To create an illusion of motion, the drum is spun; the faster the rate of spin, the smoother the progression of images. A viewer can look through the wall of the zoetrope from any point around it, and see a rapid progression of images. Because of its design, more than one person could use the zoetrope at the same time.
In 1832, with the help of his sons, Joseph Plateau invented the ‘spindle viewer’, or as it’s more commonly known – the Phenakistoscope. It was also independently invented in the same year by a man called Simon Von Stamper of Vienna, Austria. Plateau had originally been inspired by Michael Faraday, who had invented a similar device called ‘Michael Faraday’s Wheel’, and Peter Mark Roget, the compiler of ‘Roget’s Thesaurus’. Faraday’s device consisted of two discs that spun in opposite directions of each other. Plateau took this another step, adapting Faraday’s device into a toy, the Phenakistoscope.

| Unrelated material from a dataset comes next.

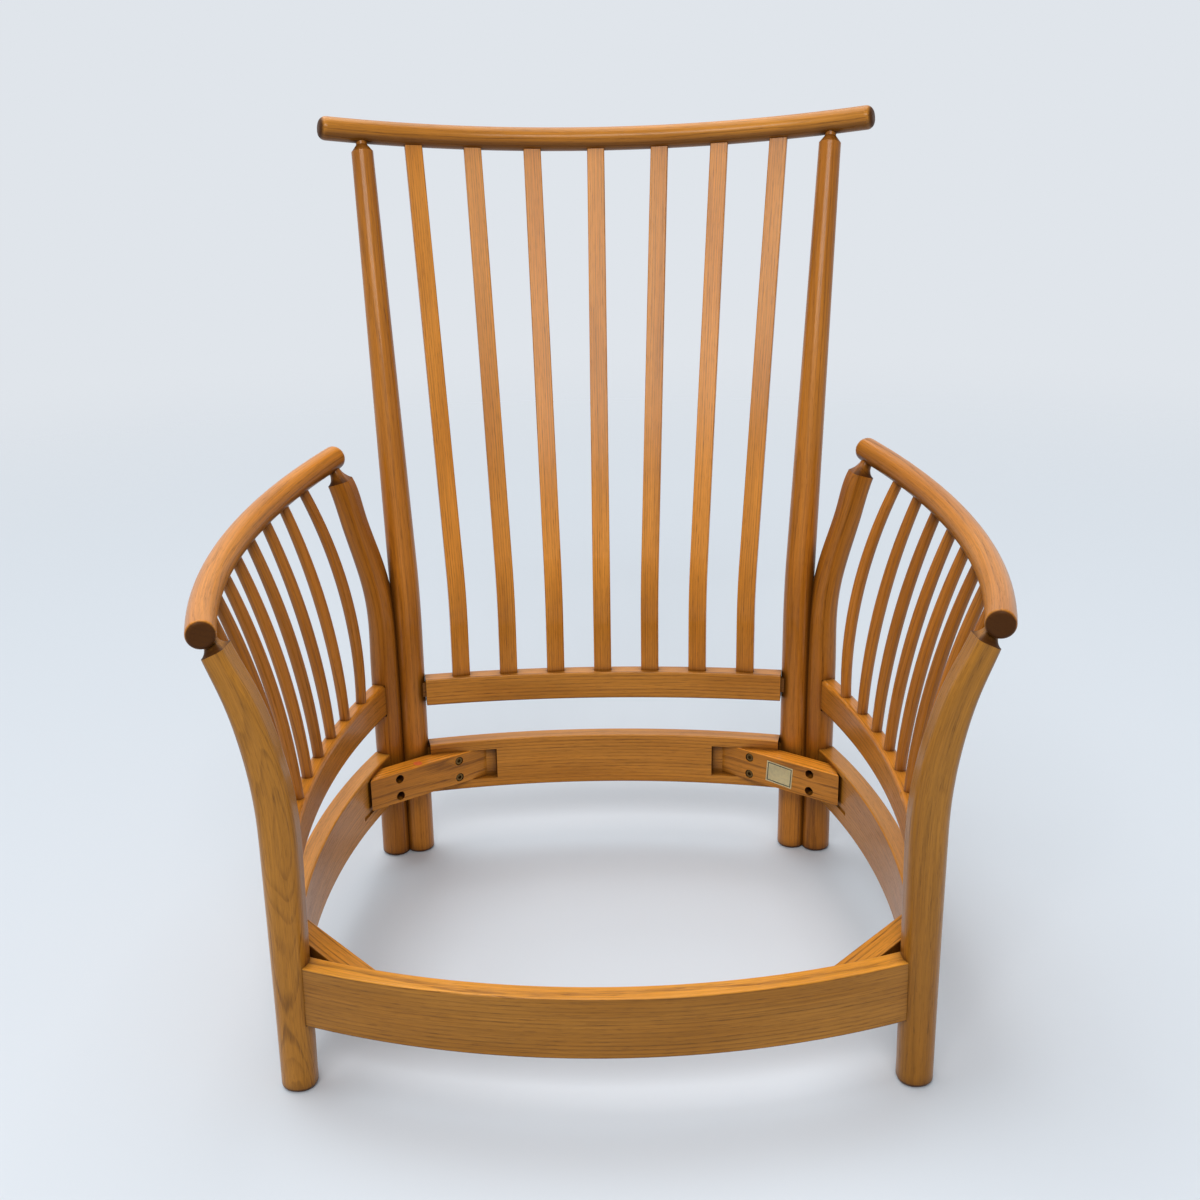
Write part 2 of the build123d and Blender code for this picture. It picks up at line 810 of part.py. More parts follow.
def bolt_group(places):
    """Socket-head bolts, one at each place, seated on the floors of their counterbores."""
    with BuildPart() as bolts:
        for plane, counterbore, length in places:
            floor = plane.offset(glue_gap - counterbore)
            with BuildSketch(floor):
                Circle(bolt_head_diameter / 2)
            extrude(amount=bolt_head_height)
            with BuildSketch(floor.offset(bolt_head_height - bolt_socket_depth)):
                RegularPolygon(bolt_socket_width / 2, 6, major_radius=False)
            extrude(amount=bolt_socket_depth + cut_overrun, mode=Mode.SUBTRACT)
            with BuildSketch(floor):
                Circle(bolt_diameter / 2)
            extrude(amount=-length)
    return bolts.part


rear_bolts = bolt_places(rear_corners, rear_block_top, rear_side_seat, rear_seat)
front_bolts = bolt_places(front_corners, front_block_top, front_side_seat, front_seat)
rear_bolt_cutter = bolt_holes(rear_bolts)
front_bolt_cutter = bolt_holes(front_bolts)
rear_block_cutter = block_blank(rear_corners, rear_block_top, glue_gap)
front_block_cutter = block_blank(front_corners, front_block_top, glue_gap)
rear_rail_housing = housing(
    rear_seat, rear_corners[1:3], rear_housing_spare,
    rear_block_top + glue_gap, block_height + 2 * glue_gap,
)
rear_side_housing = housing(
    rear_side_seat, (rear_corners[0], rear_corners[3]), side_housing_spare,
    rear_block_top + glue_gap, block_height + side_housing_drop,
)

os.makedirs("parts", exist_ok=True)


def keep(piece, label):
    """Name a finished piece and write it."""
    piece.part.label = label
    export_step(piece.part, f"parts/{label}.step")


def keep_pair(piece, label):
    """Keep a right-hand piece and its left-hand copy."""
    keep(piece, f"{label}_right")
    with BuildPart() as left_piece:
        mirror(piece.part, about=Plane.YZ)
    keep(left_piece, f"{label}_left")


# Crest rail
with BuildPart() as crest_rail:
    add(bent_bar(crest_curve, 0))
    fillet(crest_rail.faces().filter_by(GeomType.PLANE).edges(), bar_end_round)
    add(stile_tenon(tenon_gap), mode=Mode.SUBTRACT)
    add(mirrored(stile_tenon(tenon_gap)), mode=Mode.SUBTRACT)
    for cutter in slat_cutters:
        add(cutter, mode=Mode.SUBTRACT)
keep(crest_rail, "crest_rail")

# Back stiles
with BuildPart() as back_stile:
    add(stile_blank(0))
    add(stile_tenon(0))
    add(arm_leg_groove, mode=Mode.SUBTRACT)
    for cutter in (rear_rail_tenon(tenon_gap), lower_rail_tenon(tenon_gap), rear_bolt_cutter):
        add(cutter, mode=Mode.SUBTRACT)
keep_pair(back_stile, "back_stile")

# Back slats, numbered from the left
for number, place in enumerate(slat_places, start=1):
    with BuildPart() as back_slat:
        add(slat_blank(place, 0))
    keep(back_slat, f"back_slat_{number}")

# Lower back rail
with BuildPart() as lower_back_rail:
    add(
        bent_rail(
            lower_rail_curve, -lower_rail_end, lower_rail_end, rail_thickness,
            lower_rail_top, lower_rail_height, rail_edge_round,
        )
    )
    add(lower_rail_tenon(0))
    add(mirrored(lower_rail_tenon(0)))
    for cutter in slat_cutters:
        add(cutter, mode=Mode.SUBTRACT)
keep(lower_back_rail, "lower_back_rail")

# Rear seat rail
with BuildPart() as rear_seat_rail:
    add(
        bent_rail(
            rear_rail_curve, -rear_rail_end, rear_rail_end, rail_thickness,
            rear_rail_top, rail_height, rail_edge_round,
        )
    )
    add(rear_rail_tenon(0))
    add(mirrored(rear_rail_tenon(0)))
    for cutter in (rear_rail_housing, rear_block_cutter, rear_bolt_cutter):
        add(cutter, mode=Mode.SUBTRACT)
        add(mirrored(cutter), mode=Mode.SUBTRACT)
keep(rear_seat_rail, "rear_seat_rail")

# Front seat rail
with BuildPart() as front_seat_rail:
    add(
        bent_rail(
            front_rail_curve, -front_rail_end, front_rail_end, rail_thickness,
            front_rail_top, rail_height, rail_edge_round,
        )
    )
    add(front_rail_tenon(0))
    add(mirrored(front_rail_tenon(0)))
    for cutter in (front_block_cutter, front_bolt_cutter):
        add(cutter, mode=Mode.SUBTRACT)
        add(mirrored(cutter), mode=Mode.SUBTRACT)
keep(front_seat_rail, "front_seat_rail")

# Side seat rails
with BuildPart() as side_seat_rail:
    add(
        bent_rail(
            side_rail_curve, -side_rail_end, side_rail_end, side_rail_thickness,
            side_rail_top, side_rail_height, rail_edge_round,
        )
    )
    add(side_rail_tenon(-side_rail_end, 0))
    add(side_rail_tenon(side_rail_end, 0))
    for cutter in (
        rear_side_housing, rear_block_cutter, front_block_cutter, rear_bolt_cutter, front_bolt_cutter,
    ):
        add(cutter, mode=Mode.SUBTRACT)
keep_pair(side_seat_rail, "side_seat_rail")

# Spindle rails
with BuildPart() as spindle_rail:
    add(
        bent_rail(
            spindle_rail_curve, -spindle_rail_end, spindle_rail_end, spindle_rail_thickness,
            spindle_rail_top, spindle_rail_height, spindle_rail_round,
        )
    )
    add(spindle_rail_tenon(-spindle_rail_end, 0))
    add(spindle_rail_tenon(spindle_rail_end, 0))
    for cutter in spindle_cutters:
        add(cutter, mode=Mode.SUBTRACT)
keep_pair(spindle_rail, "spindle_rail")

# Front legs
with BuildPart() as front_leg:
    add(leg_neck(front_leg_foot, front_leg_heading, front_leg_top, front_leg_target))
    add(leg_blank(front_leg_foot, front_leg_heading, front_leg_rows, 0))
    add(front_leg_tenon(0))
    for cutter in (
        rail_pocket(front_rail_curve, front_rail_end, rail_thickness, front_rail_top, rail_height),
        side_rail_pocket(-side_rail_end),
        spindle_rail_pocket(-spindle_rail_end),
        front_rail_tenon(tenon_gap),
        side_rail_tenon(-side_rail_end, tenon_gap),
        spindle_rail_tenon(-spindle_rail_end, tenon_gap),
    ):
        add(cutter, mode=Mode.SUBTRACT)
keep_pair(front_leg, "front_leg")

# Rear arm legs
with BuildPart() as rear_arm_leg:
    add(leg_neck(arm_leg_foot, arm_leg_heading, arm_leg_top, arm_leg_target))
    add(leg_blank(arm_leg_foot, arm_leg_heading, arm_leg_rows, 0))
    add(arm_leg_tenon(0))
    for cutter in (
        side_rail_pocket(side_rail_end),
        spindle_rail_pocket(spindle_rail_end),
        side_rail_tenon(side_rail_end, tenon_gap),
        spindle_rail_tenon(spindle_rail_end, tenon_gap),
        rear_bolt_cutter,
    ):
        add(cutter, mode=Mode.SUBTRACT)
keep_pair(rear_arm_leg, "rear_arm_leg")

# Arms
with BuildPart() as arm:
    add(bent_bar(arm_curve, 0))
    arm_ends = arm.faces().filter_by(GeomType.PLANE).sort_by(Axis.Y)
    fillet(arm_ends[0].edges(), arm_front_round)
    arm_ends = arm.faces().filter_by(GeomType.PLANE).sort_by(Axis.Y)
    fillet(arm_ends[-1].edges(), bar_end_round)
    add(front_leg_tenon(tenon_gap), mode=Mode.SUBTRACT)
    add(arm_leg_tenon(tenon_gap), mode=Mode.SUBTRACT)
    for cutter in spindle_cutters:
        add(cutter, mode=Mode.SUBTRACT)
keep_pair(arm, "arm")

# Arm spindles, numbered from the rear
for number in range(spindle_count):
    with BuildPart() as arm_spindle:
        add(spindle_shape(number, 0))
    keep(arm_spindle, f"arm_spindle_right_{number + 1}")
    with BuildPart() as arm_spindle_left:
        mirror(arm_spindle.part, about=Plane.YZ)
    keep(arm_spindle_left, f"arm_spindle_left_{number + 1}")

# Corner blocks and their bolts
for end, corners, top, cutter, bolts in (
    ("rear", rear_corners, rear_block_top, rear_bolt_cutter, rear_bolts),
    ("front", front_corners, front_block_top, front_bolt_cutter, front_bolts),
):
    with BuildPart() as corner_block:
        add(block_blank(corners, top, 0))
        add(cutter, mode=Mode.SUBTRACT)
    keep_pair(corner_block, f"{end}_corner_block")
    with BuildPart() as block_bolts:
        add(bolt_group(bolts))
    keep_pair(block_bolts, f"{end}_block_bolts")
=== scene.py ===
from collections import namedtuple
from math import asin, atan2, cos, hypot, pi, radians, sin

import bmesh
import bpy
from mathutils import Matrix, Vector


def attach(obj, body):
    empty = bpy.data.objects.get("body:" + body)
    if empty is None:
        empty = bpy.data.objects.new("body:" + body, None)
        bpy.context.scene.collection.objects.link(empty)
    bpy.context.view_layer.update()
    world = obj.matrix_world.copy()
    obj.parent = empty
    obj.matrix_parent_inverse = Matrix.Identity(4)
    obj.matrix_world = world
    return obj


bl_info = {
    "name": "Easy Chair Frame",
    "version": (1, 0, 0),
    "blender": (4, 5, 0),
    "location": "View3D > Sidebar > Easy Chair",
    "description": "Gives a packed easy chair frame its wood, metal, label and stage",
    "category": "Object",
}

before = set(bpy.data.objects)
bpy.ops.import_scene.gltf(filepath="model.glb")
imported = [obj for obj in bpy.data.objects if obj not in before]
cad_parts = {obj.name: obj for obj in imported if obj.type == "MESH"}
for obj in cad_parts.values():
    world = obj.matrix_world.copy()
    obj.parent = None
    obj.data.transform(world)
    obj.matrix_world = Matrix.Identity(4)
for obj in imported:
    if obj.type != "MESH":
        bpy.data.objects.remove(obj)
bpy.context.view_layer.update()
SIDES = {"right": 1, "left": -1}


def linear(red, green, blue):
    """A colour of 0 to 255 as a screen shows it, in the linear values that shaders use."""
    shares = [value / 255 for value in (red, green, blue)]
    return tuple(s / 12.92 if s <= 0.04045 else ((s + 0.055) / 1.055) ** 2.4 for s in shares)


# How the grain runs in a piece, in metres. A bow is an arc between two points, a post
# stands on a foot and bends at a height. An arc is the circle that a bow lies on.
Bow = namedtuple("Bow", "start finish rise toward")
Post = namedtuple("Post", "foot heading bend_start radius limit")
Arc = namedtuple("Arc", "centre outward along radius half")

# Depths of the legs' lines, with the origin in the middle of the chair
FRONT_LEG_Y = -0.37003
ARM_LEG_Y = FRONT_LEG_Y + 0.543
STILE_Y = FRONT_LEG_Y + 0.5525

CREST_RAKE = radians(18.5)
CREST_HALF = 0.371
CREST_END_Y = STILE_Y + 0.1792
CREST_END_HEIGHT = 0.9826
CREST_BOW = Bow(
    (-CREST_HALF, CREST_END_Y, CREST_END_HEIGHT), (CREST_HALF, CREST_END_Y, CREST_END_HEIGHT),
    0.075, (0, cos(CREST_RAKE), -sin(CREST_RAKE)),
)
ARM_DROOP = radians(7)
ARM_BOW = Bow(
    (0.3903, FRONT_LEG_Y - 0.014, 0.5285), (0.3484, ARM_LEG_Y + 0.03, 0.5708), 0.0485,
    (cos(ARM_DROOP), 0, -sin(ARM_DROOP)),
)


def cross_bow(half, y, height, rise, way):
    """The bow of a rail across the chair, bent to the rear, or to the front for a way of -1."""
    return Bow((-half, y, height), (half, y, height), rise, (0, way, 0))


def side_bow(front_x, rear_x, height, rise):
    """The bow of a rail along the right side, from front leg to rear arm leg."""
    return Bow((front_x, FRONT_LEG_Y, height), (rear_x, ARM_LEG_Y, height), rise, (1, 0, 0))


FRONT_RAIL_BOW = cross_bow(0.3365, FRONT_LEG_Y + 0.0045, 0.1175, 0.071, -1)
REAR_RAIL_BOW = cross_bow(0.266, STILE_Y - 0.0109, 0.13, 0.0344, 1)
LOWER_RAIL_BOW = cross_bow(0.266, STILE_Y - 0.0122, 0.2455, 0.0248, 1)
SIDE_RAIL_BOW = side_bow(0.338, 0.30275, 0.1215, 0.0335)
SPINDLE_RAIL_BOW = side_bow(0.334, 0.30225, 0.238, 0.0305)

# The corner blocks are straight, which is a bow of next to no rise
STRAIGHT = 0.00002
REAR_BLOCK_BOW = Bow((0.3161, 0.0967, 0.13), (0.1971, 0.1867, 0.13), STRAIGHT, (0, 0, 1))
FRONT_BLOCK_BOW = Bow((0.3401, -0.2916, 0.13), (0.2603, -0.3848, 0.13), STRAIGHT, (0, 0, 1))

STILE_POST = Post((0.266, STILE_Y, 0), radians(75.48), 0.3299, 0.26, radians(18.81))
FRONT_LEG_POST = Post((0.3365, FRONT_LEG_Y, 0), radians(4.79), 0.296, 0.49, radians(60))
ARM_LEG_POST = Post((0.29825, ARM_LEG_Y, 0), radians(7.57), 0.335, 0.345, radians(16))

# Slats: half the spread of the outer two, below and above, and where a slat bends
MIDDLE_SLAT = 4
SLAT_FOOT_SPREAD = 0.1955
SLAT_HEAD_SPREAD = 0.25
SLAT_HEAD_SHARES = (0.0, 0.354, 0.682, 1.0)
SLAT_BEND_HEIGHT = 0.378
SLAT_BEND_START = 0.334
SLAT_BEND_RADIUS = 0.23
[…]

The Phenakistoscope uses the persistence of motion to create an illusion that it is actually moving. This idea had already been recognised by the Greek mathematician Euclid and in later experiments by Isaac Newton; it was not until 1829 that the idea was finally published by Joseph Plateau.

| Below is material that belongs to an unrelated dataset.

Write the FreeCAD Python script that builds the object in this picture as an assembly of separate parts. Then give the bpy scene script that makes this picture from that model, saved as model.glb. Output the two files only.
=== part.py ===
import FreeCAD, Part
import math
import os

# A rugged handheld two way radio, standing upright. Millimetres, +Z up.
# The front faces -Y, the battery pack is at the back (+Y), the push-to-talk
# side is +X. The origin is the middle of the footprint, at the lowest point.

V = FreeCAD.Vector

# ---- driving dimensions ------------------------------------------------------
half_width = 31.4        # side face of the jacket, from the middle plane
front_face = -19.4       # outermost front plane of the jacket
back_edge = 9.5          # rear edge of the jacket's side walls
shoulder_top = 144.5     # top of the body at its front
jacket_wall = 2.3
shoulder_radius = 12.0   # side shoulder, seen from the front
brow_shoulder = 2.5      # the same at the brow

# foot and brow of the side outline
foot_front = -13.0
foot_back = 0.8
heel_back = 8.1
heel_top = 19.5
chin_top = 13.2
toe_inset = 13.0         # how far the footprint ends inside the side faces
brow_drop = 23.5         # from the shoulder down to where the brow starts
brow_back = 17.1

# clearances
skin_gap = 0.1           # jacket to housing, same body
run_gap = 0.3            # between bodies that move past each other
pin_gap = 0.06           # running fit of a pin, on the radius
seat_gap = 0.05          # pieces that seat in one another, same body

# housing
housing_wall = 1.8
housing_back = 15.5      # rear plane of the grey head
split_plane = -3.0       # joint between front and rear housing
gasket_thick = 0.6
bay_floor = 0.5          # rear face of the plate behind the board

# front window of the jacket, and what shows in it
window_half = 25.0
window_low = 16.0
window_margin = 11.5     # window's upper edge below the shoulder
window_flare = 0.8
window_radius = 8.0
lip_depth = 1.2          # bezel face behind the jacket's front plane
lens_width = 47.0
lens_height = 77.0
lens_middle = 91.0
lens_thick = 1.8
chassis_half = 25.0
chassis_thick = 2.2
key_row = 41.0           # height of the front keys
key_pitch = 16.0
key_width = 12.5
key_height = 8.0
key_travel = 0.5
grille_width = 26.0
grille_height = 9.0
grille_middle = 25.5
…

The Phenakistoscope consisted of two discs mounted on the same axis. The first disc had slots around the edge, and the second contained drawings of successive action, drawn around the disc in circles. Unlike Faraday's Wheel, whose pair of discs spun in opposite directions, a Phenakistoscope's discs spin together in the same direction. When viewed in a mirror through the first disc's slots, the pictures on the second disc will appear to move.
After going into the market, it received a few other names including Phantasmascope and Fantoscope. It was very successful for about two years; however it was pushed out by William George Horner, who invented the Zoetrope. The Zoetrope offered the public two large improvements – it did not require a viewing mirror and most importantly more than one person could view the pictures at any time.